House Speaker Nancy Pelosi (D-Calif.) called the measure “a historic and bipartisan legislative action to safeguard the integrity of future presidential elections,” and then posed a series of questions.
“How could anyone vote against free and fair elections a cornerstone of our Constitution? How could anyone vote against our founders’ vision, placing power in the hands of the people? How could anyone vote against their own constituents allowing radical politicians to rip away their say?”
House Republicans — 139 of whom refused to certify Biden’s win — oppose the measure, with GOP leadership pushing rank and file to vote against it.
Rep. Tom McClintock (R-Calif.) said that while the bill narrows “the grounds upon which the count can be interfered with by the Congress … it still allows Congress to invalidate electoral votes so it does not solve the problem,” adding that the measure handles the electoral count in a “clumsy and partisan” way.
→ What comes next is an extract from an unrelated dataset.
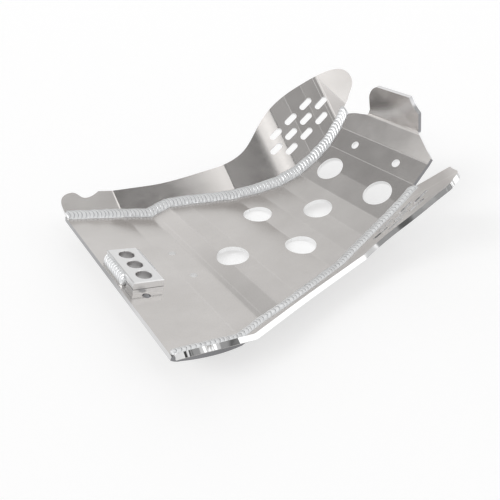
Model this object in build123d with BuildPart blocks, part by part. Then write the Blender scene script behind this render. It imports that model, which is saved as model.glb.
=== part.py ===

Rep. Rodney Davis (R-Ill.) complained that the “bill tramples on state sovereignty while the Constitution gives states authority to make and interpret their own state laws.”
Cheney and Lofgren are members of the bipartisan House select committee investigating the Capitol insurrection and have delivered sober assessments of the risks of similar future attacks on American democracy and the peaceful transfer of power. The Jan. 6 committee’s next hearing is scheduled for Sept. 28.
In a joint op-ed for the Wall Street Journal on Sunday, Cheney and Lofgren said there remained more to come from the committee about the extent of Trump’s plans to overturn the 2020 presidential election, but they also had “an obligation to recommend legislation to make sure such an attack never happens again.” Trump, they pointed out, has continued to spread baseless claims of widespread election fraud, and pro-Trump candidates in state and local elections around the country have embraced those falsehoods.



“This raises the prospect of another effort to steal a presidential election, perhaps with another attempt to corrupt Congress’s proceeding to tally electoral votes,” Cheney and Lofgren wrote. They added: “Our proposal is intended to preserve the rule of law for all future presidential elections by ensuring that self-interested politicians cannot steal from the people the guarantee that our government derives its power from the consent of the governed.”
The bill advanced out of the House Rules Committee on Tuesday on a 9-3 vote. The Biden administration supports the bill, calling it another step in “critically needed reform of the 135-year-old Electoral Count Act.”
“Americans deserve greater clarity in the process by which their votes will result in the election of a President and Vice President,” the Office of Management and Budget said in a statement Wednesday. “As [the Presidential Election Reform Act] proceeds through the legislative process, the Administration looks forward to working with the Congress to ensure lasting reform consistent with Congress’ constitutional authority to protect voting rights, tally electoral votes, and strengthen our democracy.”



Sens. Joe Manchin III (D-W.Va.) and Susan Collins (R-Maine) have introduced legislation in the Senate, the Electoral Count Reform and Presidential Transition Improvement Act, that differs from the House on the threshold for members of both chambers to object. Bipartisan support for the Senate bill is growing, with 10 Democrats and 10 Republicans co-sponsors as of Wednesday afternoon.
“We are pleased that bipartisan support continues to grow for these sensible and much-needed reforms to the Electoral Count Act of 1887,” Collins and Manchin said in a joint statement. “Our bill is backed by election law experts and organizations across the ideological spectrum. We will keep working to increase bipartisan support for our legislation that would correct the flaws in this archaic and ambiguous law.”